GAELIC GAMES: Maybe now we can say the football championship has truly begun. Tyrone have just lost one hand-hold on their All-Ireland title, and the other one looks to be slipping fast. This could easily be the turning point of the whole summer.
God knows how Tyrone will respond in the qualifiers - and whether it proves a back door or trapdoor - but what is certain is the reverberations of what happened here yesterday afternoon will be felt around the country. After the nature of this defeat, they have to be.
Not a single score in the first half; down a man after 17 minutes; frequently run ragged and ultimately outsmarted and outmuscled. Worst of all, though, made to look like boys against the men of Derry, their fiercest of old rivals, who along with Armagh are the opposition they most despise losing to.
In the end, Tyrone left their home ground of Healy Park heartbroken, back-broken, spirit-broken and maybe even dream-broken.
Beaten 1-8 to 0-5, they were never even in contention for the win, a shadow of the team that produced the 10-game run to last summer's All-Ireland title. Many of their supporters in the 18,150-crowd started spilling out before the end, and they had good reason. If you missed the game, forget about watching the video. It was forgettable stuff, beyond the result.
In fact, the day soon developed a heavy air of inevitability - to match the heavy hitting. Tension didn't run high but tempers often did, and at times it felt more like being inside the Coliseum.
Tyrone full forward Kevin Hughes was shown a straight red card on 17 minutes, but they were in trouble well before that.
While their injury problems were well flagged, Tyrone were still expected to sneak through this one. Only the true believers in Derry football could say they saw it coming.
"Sure you don't see anything coming when you're playing Tyrone," said Derry manager Paddy Crozier, trying to contain his obvious satisfaction. "Not in the first round of the Ulster championship, on their home ground, and them the All-Ireland champions. Sure maybe we were on a hiding to nothing.
"But it's a big psychological win for Derry, sure it is. But when we won four matches in the national league suddenly all expectations went through the sky. We'll be wary of that one and won't be getting carried away.

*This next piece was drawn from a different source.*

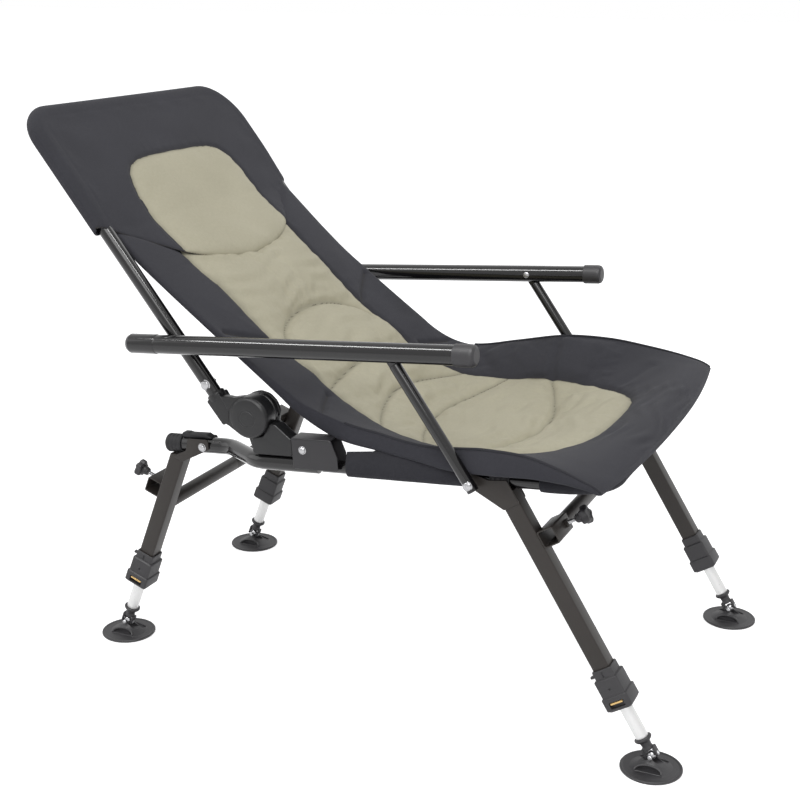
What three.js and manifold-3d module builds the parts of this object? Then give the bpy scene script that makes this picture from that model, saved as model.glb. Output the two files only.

"Of course it is sweet though, and any Derryman likes to beat Tyrone. And when they're All-Ireland champions it's all the sweeter. But it's the first game in the Ulster championship. Nothing more than that."

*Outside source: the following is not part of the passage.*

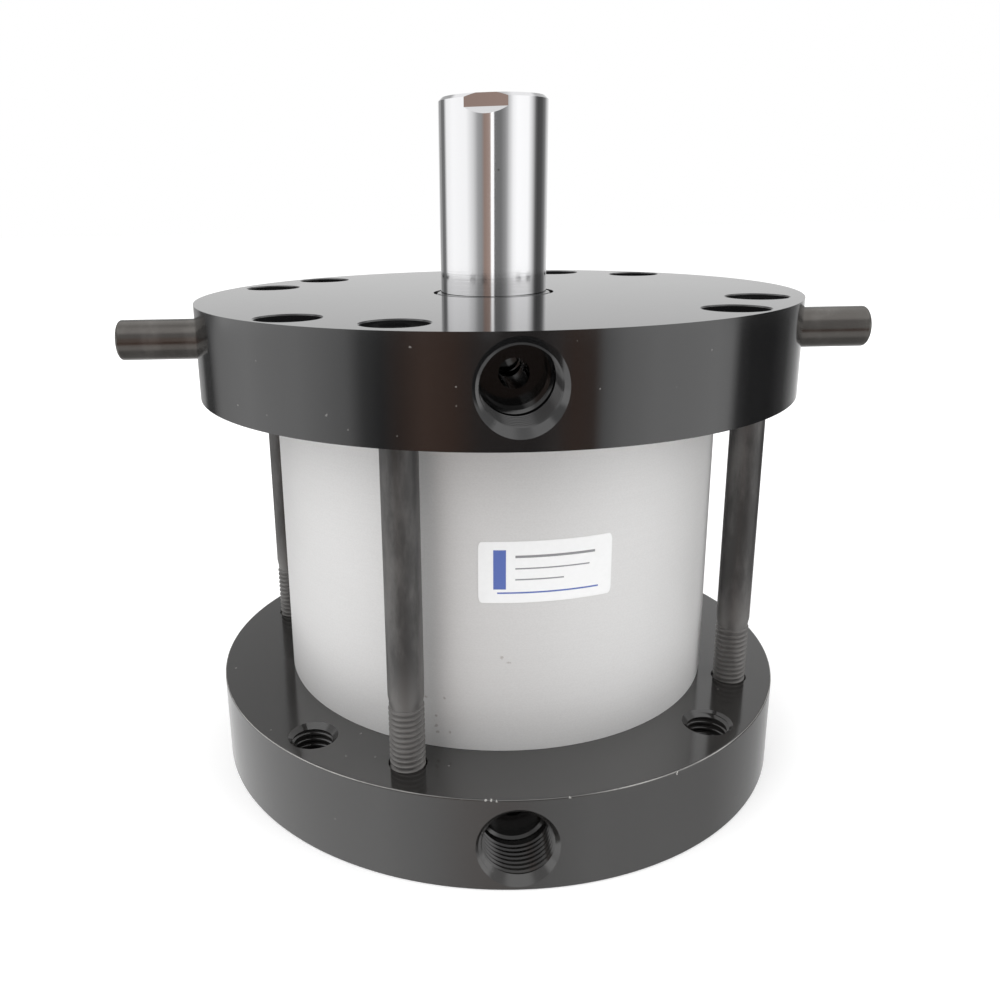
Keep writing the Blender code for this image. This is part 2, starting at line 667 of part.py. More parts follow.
def piston_rod(surface, parent):
    """Rod with its shoulder at z = 0, a spigot below it and a threaded hole in its top end."""
    groove_width = ROD_STATIC_GROOVE_DEPTH + GROOVE_GAP
    groove_low = -(ROD_SPIGOT_LENGTH - SEAT_GAP + groove_width) / 2.0
    groove_floor = ROD_SPIGOT_RADIUS - ROD_STATIC_GROOVE_DEPTH
    spigot_low = -ROD_SPIGOT_LENGTH
    bolt_hole_top = BOLT_BITE - ROD_SPIGOT_LENGTH + BOLT_END_SPACE
    thread_low = ROD_LENGTH - ROD_THREAD_DEPTH
    drill_point = ROD_THREAD_RADIUS / math.tan(DRILL_POINT_ANGLE / 2.0)
    outline = [
        (0.0, bolt_hole_top),
        (BOLT_HOLE_RADIUS, bolt_hole_top),
        (BOLT_HOLE_RADIUS, spigot_low),
        (ROD_SPIGOT_RADIUS, spigot_low),
        (ROD_SPIGOT_RADIUS, groove_low),
        (groove_floor, groove_low),
        (groove_floor, groove_low + groove_width),
        (ROD_SPIGOT_RADIUS, groove_low + groove_width),
        (ROD_SPIGOT_RADIUS, 0.0),
        (ROD_RADIUS - ROD_CHAMFER, 0.0),
        (ROD_RADIUS, ROD_CHAMFER),
        (ROD_RADIUS, ROD_LENGTH - ROD_CHAMFER),
        (ROD_RADIUS - ROD_CHAMFER, ROD_LENGTH),
        (ROD_THREAD_RADIUS + ROD_THREAD_CHAMFER, ROD_LENGTH),
        (ROD_THREAD_RADIUS, ROD_LENGTH - ROD_THREAD_CHAMFER),
        (ROD_THREAD_RADIUS, thread_low),
        (0.0, thread_low - drill_point),
    ]
    rod = add_object("piston_rod", turned_mesh("piston_rod", outline, ROD_FACETS), surface, parent,
                     (0.0, 0.0, ROD_LOW - PISTON_LOW))
    face = ROD_RADIUS - FLAT_DEPTH
    far = ROD_RADIUS + CUT_MARGIN
    flat_low = ROD_LENGTH - FLAT_LENGTH
    slope = FLAT_RUNOUT / FLAT_DEPTH
    side = [
        (face, ROD_LENGTH + CUT_MARGIN),
        (face, flat_low),
        (far, flat_low - slope * (far - face)),
        (far, ROD_LENGTH + CUT_MARGIN),
    ]
    upright = Matrix.Rotation(math.pi / 2.0, 4, "X")
    wedge = prism_mesh("flat_cut", side, -far, far)
    places = [Matrix.Rotation(FLAT_TURN + turn, 4, "Z") @ upright for turn in (0.0, math.pi)]
    cut(rod, joined_mesh("rod_flats_cut", wedge, places))
    return rod


def rod_static_seal(surface, parent):
    """O-ring on the rod's spigot, inside the piston's recess."""
    inner = ROD_SPIGOT_RADIUS - ROD_STATIC_GROOVE_DEPTH + GROOVE_GAP
    outer = ROD_SPIGOT_RADIUS + SEAT_GAP - GROOVE_GAP
    middle = (ROD_LOW - PISTON_LOW) - (ROD_SPIGOT_LENGTH - SEAT_GAP) / 2.0
    mesh = turned_mesh("rod_static_seal", oring_outline(inner, outer, 0.0), HOLE_FACETS, ring=True)
    return add_object("rod_static_seal", mesh, surface, parent, (0.0, 0.0, middle))


def piston(surface, parent):
    """Piston on z = 0: recess for the bolt below, for the rod above, three ring grooves outside."""
    seal_floor = PISTON_RADIUS - PISTON_SEAL_GROOVE_DEPTH
    wear_floor = PISTON_RADIUS - WEAR_GROOVE_DEPTH
    recess = WASHER_RADIUS + SEAT_GAP
    rod_recess = ROD_SPIGOT_RADIUS + SEAT_GAP
    outline = [(recess, 0.0), (PISTON_RADIUS - PISTON_CHAMFER, 0.0), (PISTON_RADIUS, PISTON_CHAMFER)]
    height = 0.0
    for width, floor in (
        (PISTON_SEAL_GROOVE_WIDTH, seal_floor),
        (WEAR_GROOVE_WIDTH, wear_floor),
        (PISTON_SEAL_GROOVE_WIDTH, seal_floor),
    ):
        height += PISTON_LAND
        outline += [(PISTON_RADIUS, height), (floor, height)]
        height += width
        outline += [(floor, height), (PISTON_RADIUS, height)]
    outline += [
        (PISTON_RADIUS, PISTON_LENGTH - PISTON_CHAMFER),
        (PISTON_RADIUS - PISTON_CHAMFER, PISTON_LENGTH),
        (rod_recess, PISTON_LENGTH),
        (rod_recess, PISTON_LENGTH - ROD_SPIGOT_LENGTH),
        (BOLT_HOLE_RADIUS, PISTON_LENGTH - ROD_SPIGOT_LENGTH),
        (BOLT_HOLE_RADIUS, BOLT_RECESS),
        (recess, BOLT_RECESS),
    ]
    return add_object("piston", turned_mesh("piston", outline, PISTON_FACETS, ring=True), surface, parent)


def piston_rings(rubber, plastic, parent):
    """Two lip seals, open towards their own ends, and the split wear ring between them."""
    outer = BORE_RADIUS - RUNNING_GAP
    seal_inner = PISTON_RADIUS - PISTON_SEAL_GROOVE_DEPTH + GROOVE_GAP
    seal_height = PISTON_SEAL_GROOVE_WIDTH - 2.0 * GROOVE_GAP
    seal_mesh = turned_mesh("piston_seal", lip_seal_outline(seal_inner, outer, seal_height),
                            PISTON_FACETS, ring=True)
    lower = add_object("piston_seal_lower", seal_mesh, rubber, parent,
                       (0.0, 0.0, PISTON_LAND + GROOVE_GAP + seal_height))
    lower.rotation_euler = (math.pi, 0.0, 0.0)
    upper_low = PISTON_LENGTH - PISTON_LAND - PISTON_SEAL_GROOVE_WIDTH
    add_object("piston_seal_upper", seal_mesh, rubber, parent, (0.0, 0.0, upper_low + GROOVE_GAP))

    wear_inner = PISTON_RADIUS - WEAR_GROOVE_DEPTH + GROOVE_GAP
    wear_height = WEAR_GROOVE_WIDTH - 2.0 * GROOVE_GAP
    wear_low = 2.0 * PISTON_LAND + PISTON_SEAL_GROOVE_WIDTH + GROOVE_GAP
    outline = [(wear_inner, 0.0), (outer, 0.0), (outer, wear_height), (wear_inner, wear_height)]
    split = WEAR_RING_SPLIT / outer
    mesh = split_ring_mesh("wear_ring", outline, PISTON_FACETS, split)
    add_object("wear_ring", mesh, plastic, parent, (0.0, 0.0, wear_low))


def piston_bolt(surface, parent):
    """Low-headed bolt from below through the piston into the rod, head underside at z = 0."""
    outline = [
        (0.0, -BOLT_HEAD_HEIGHT),
        (BOLT_HEAD_RADIUS - BOLT_CHAMFER, -BOLT_HEAD_HEIGHT),
        (BOLT_HEAD_RADIUS, BOLT_CHAMFER - BOLT_HEAD_HEIGHT),
        (BOLT_HEAD_RADIUS, 0.0),
        (BOLT_RADIUS, 0.0),
        (BOLT_RADIUS, BOLT_LENGTH - BOLT_CHAMFER),
        (BOLT_RADIUS - BOLT_CHAMFER, BOLT_LENGTH),
        (0.0, BOLT_LENGTH),
    ]
    bolt = add_object("piston_bolt", turned_mesh("piston_bolt", outline, SCREW_FACETS), surface, parent,
                      (0.0, 0.0, BOLT_SEAT))
    socket = prism_mesh("bolt_socket_cut", hexagon(BOLT_SOCKET_ACROSS),
                        -BOLT_HEAD_HEIGHT - CUT_MARGIN, BOLT_SOCKET_DEPTH - BOLT_HEAD_HEIGHT)
    cut(bolt, socket)
    return bolt


def piston_washer(surface, parent):
    """Washer between the bolt's head and the piston."""
    outline = [
        (BOLT_HOLE_RADIUS, 0.0),
        (WASHER_RADIUS, 0.0),
        (WASHER_RADIUS, WASHER_THICKNESS),
        (BOLT_HOLE_RADIUS, WASHER_THICKNESS),
    ]
    mesh = turned_mesh("piston_washer", outline, HOLE_FACETS, ring=True)
    return add_object("piston_washer", mesh, surface, parent, (0.0, 0.0, BOLT_SEAT + SEAT_GAP))


def build():
    """Build the whole cylinder."""
    clear_scene()
    gloss_black = finish("black_anodised_gloss", (0.030, 0.030, 0.032), 0.22, 0.9)
    matte_black = finish("black_anodised_satin", (0.045, 0.045, 0.048), 0.38, 0.9)
    silver = finish("clear_anodised", (0.72, 0.73, 0.74), 0.45, 0.85)
    oxide = finish("black_oxide_steel", (0.055, 0.052, 0.050), 0.5, 0.9)
    pin_steel = finish("dark_steel", (0.12, 0.115, 0.11), 0.38, 0.95)
    chrome = finish("hard_chrome", (0.62, 0.62, 0.63), 0.08, 1.0)
    piston_metal = finish("bare_aluminium", (0.70, 0.70, 0.71), 0.35, 1.0)
    zinc = finish("plated_steel", (0.48, 0.48, 0.50), 0.35, 1.0)
    bronze = finish("bronze", (0.50, 0.34, 0.14), 0.40, 1.0)
    rubber = finish("black_rubber", (0.020, 0.020, 0.021), 0.75, 0.0)
    polyurethane = finish("dark_polyurethane", (0.030, 0.032, 0.040), 0.55, 0.0)
    plastic = finish("guide_plastic", (0.28, 0.20, 0.12), 0.60, 0.0)

    body = empty("cylinder_body", 0.0)
    cap_end_plate(matte_black, body)
    rod_end_plate(gloss_black, body)
    barrel(silver, body)
    barrel_seals(rubber, body)
    bumpers(polyurethane, body)
    rod_gland_rings(polyurethane, bronze, body)
    tie_screws(oxide, body)
    side_pins(pin_steel, body)

    moving = empty("rod_assembly", PISTON_LOW)
    piston(piston_metal, moving)
    piston_rings(polyurethane, plastic, moving)
    piston_rod(chrome, moving)
    rod_static_seal(rubber, moving)
    piston_bolt(oxide, moving)
    piston_washer(zinc, moving)


build()
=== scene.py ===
"""Looks of a compact pneumatic cylinder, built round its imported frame.

Two black anodised end plates clamp a satin tube with four long cap screws, and a chromed rod comes
out of the upper plate. Everything is in metres, +Z points along the rod, both air ports face -Y,
and each piece stays exactly where its CAD node is.
"""
import logging
import math
from collections.abc import Callable, Iterator
from contextlib import contextmanager
from dataclasses import dataclass
from enum import Enum

import bmesh
import bpy
from mathutils import Matrix, Vector


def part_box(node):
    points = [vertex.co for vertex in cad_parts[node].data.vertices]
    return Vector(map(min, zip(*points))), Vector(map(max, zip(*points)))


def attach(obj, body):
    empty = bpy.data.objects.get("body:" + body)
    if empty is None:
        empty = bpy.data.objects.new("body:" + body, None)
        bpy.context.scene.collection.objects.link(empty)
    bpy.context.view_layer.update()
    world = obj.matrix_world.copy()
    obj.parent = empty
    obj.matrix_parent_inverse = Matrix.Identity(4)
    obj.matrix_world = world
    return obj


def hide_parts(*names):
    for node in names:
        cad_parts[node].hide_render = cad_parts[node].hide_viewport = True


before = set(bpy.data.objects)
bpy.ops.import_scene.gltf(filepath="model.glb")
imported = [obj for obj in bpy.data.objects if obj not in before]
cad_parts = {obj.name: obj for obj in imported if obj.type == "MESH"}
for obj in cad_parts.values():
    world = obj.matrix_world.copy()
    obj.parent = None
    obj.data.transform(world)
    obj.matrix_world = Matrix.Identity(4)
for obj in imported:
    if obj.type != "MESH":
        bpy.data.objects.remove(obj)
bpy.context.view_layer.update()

LOG = logging.getLogger("cylinder")
MM = 0.001
FULL_TURN = 2.0 * math.pi
CUT_MARGIN = 3.0 * MM
RING_SIDES = 128
BORE_SIDES = 96
HOLE_SIDES = 64
BEVEL_RISE = 0.71

Outline = list[tuple[float, float]]
Colour = tuple[float, float, float]
Place = tuple[float, float, float]


class Body(Enum):
    """The CAD bodies that pieces ride on."""

    CYLINDER = "cylinder_body"
    ROD = "rod_assembly"


class Slot(Enum):
    """The record's material slots, one of which is passed with each new piece."""

    UPPER_PLATE = "gloss_black_plate"
    LOWER_PLATE = "satin_black_plate"
    TUBE = "silver_tube"
    SCREW = "black_oxide_steel"
    PIN = "pin_steel"
    ROD = "rod_chrome"
    WIPER = "polyurethane"


def along_z(turn: float, radius: float, height: float = 0.0) -> Matrix:
    """Give an upright place on a circle round the axis."""
    return Matrix.Rotation(turn, 4, "Z") @ Matrix.Translation((radius, 0.0, height))


def facing_out(turn: float, radius: float, height: float) -> Matrix:
    """Give a place whose +Z points out along a radius."""
    return along_z(turn, radius, height) @ Matrix.Rotation(math.pi / 2.0, 4, "Y")


def stairs(radii: tuple[float, ...], levels: tuple[float, ...]) -> Outline:
    """Give an outline of upright walls at these radii, each from one level to the next."""
    walls = zip(radii, zip(levels, levels[1:]))
    return [(radius, level) for radius, ends in walls for level in ends]


def scaled(colour: Colour, share: float) -> Colour:
    """Give a colour whose parts are multiplied by a share."""
    return tuple(part * share for part in colour)


def grey(level: float, warmth: float = 0.0) -> Colour:
    """Give a grey, made warmer by a share of its level."""
    return level, level * (1.0 - warmth), level * (1.0 - 1.4 * warmth)


@dataclass(frozen=True)
class Thread:
    """A straight screw thread, by its root and crest radii and the shares of its pitch."""

    root: float
    crest: float
    pitch: float
    crest_share: float = 0.14
    root_share: float = 0.24
    steps: int = 48

    def outline(self, low: float, high: float) -> Outline:
        """Give the zigzag from below one height to above another, past both by over a turn."""
        flank = (1.0 - self.crest_share - self.root_share) / 2.0
        corners = (
            (self.root, self.root_share),
            (self.root, flank),
            (self.crest, self.crest_share),
            (self.crest, flank),
        )
        height = low - 2.0 * self.pitch
        points: Outline = []
        while height < high + self.pitch:
            for radius, share in corners:
                points.append((radius, height))
                height += share * self.pitch
        return points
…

Tyrone manager Mickey Harte could hold up a banner of excuses for this loss. No Stephen O'Neill or Brian McGuigan - and don't forget Peter Canavan - but he wasn't prepared to raise it.

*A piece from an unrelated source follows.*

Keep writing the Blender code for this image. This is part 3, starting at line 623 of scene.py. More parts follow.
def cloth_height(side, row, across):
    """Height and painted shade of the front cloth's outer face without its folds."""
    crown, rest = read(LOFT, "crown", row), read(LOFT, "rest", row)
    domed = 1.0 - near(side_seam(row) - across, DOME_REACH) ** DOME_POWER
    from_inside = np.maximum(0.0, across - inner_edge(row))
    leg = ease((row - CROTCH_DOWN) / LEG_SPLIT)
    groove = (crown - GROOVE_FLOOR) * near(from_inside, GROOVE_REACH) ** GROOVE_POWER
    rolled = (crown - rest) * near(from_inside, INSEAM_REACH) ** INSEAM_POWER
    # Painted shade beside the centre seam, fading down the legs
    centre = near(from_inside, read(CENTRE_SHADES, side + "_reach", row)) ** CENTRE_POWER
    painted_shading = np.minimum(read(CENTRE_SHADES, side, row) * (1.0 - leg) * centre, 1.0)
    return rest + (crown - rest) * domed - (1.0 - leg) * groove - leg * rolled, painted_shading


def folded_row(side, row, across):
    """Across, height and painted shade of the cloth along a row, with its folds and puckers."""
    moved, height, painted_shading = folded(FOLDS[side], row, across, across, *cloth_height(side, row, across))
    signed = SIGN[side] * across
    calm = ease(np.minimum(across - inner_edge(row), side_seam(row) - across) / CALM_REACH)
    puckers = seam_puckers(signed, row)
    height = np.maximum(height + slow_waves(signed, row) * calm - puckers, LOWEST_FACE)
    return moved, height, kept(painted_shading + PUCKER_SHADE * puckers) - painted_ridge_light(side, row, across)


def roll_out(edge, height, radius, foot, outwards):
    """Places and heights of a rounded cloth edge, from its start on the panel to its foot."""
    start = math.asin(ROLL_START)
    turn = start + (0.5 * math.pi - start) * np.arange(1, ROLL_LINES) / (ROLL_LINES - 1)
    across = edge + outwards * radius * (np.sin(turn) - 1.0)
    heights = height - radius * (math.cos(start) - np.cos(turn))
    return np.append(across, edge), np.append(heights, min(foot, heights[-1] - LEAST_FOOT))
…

"We still had our own expectations," said Harte, "and prepared the team to play as well as we can. And they did prepare to play as well as they can. They expect to win these games, and this was no different. There was no point in going out unless we felt that way.
"But we're into the unknown now and have no idea who or where we're playing next. It's all in the lap of the gods really.
"But we know there are teams just as good as Derry out there in the qualifiers, and if we perform like that again it will be the end of the season at a very early time. And that's not something to look forward to for any of us."
Yet it was a day when nothing went right for Tyrone.
"True, the game took on a life of its own," suggested Harte. "A lot of things happened out there that you can't legislate for. Like I thought there was a kind of a cumulative sort of tackling effect, where some players picked up a black or yellow card but made sure they got no more than that, and that worked for Derry today.
"I think it was clever work by the people that were picking up those cards, that they'd made sure someone else picked up the next one."
Later it was put to Crozier that Harte had suggested Derry were cuter than Tyrone - getting players ticked or booked but nothing more.
"Mickey Harte said that? Maybe we were copying them then," he retorted.
That summed it up really - joy, pain and a little anger. The football championship has truly begun.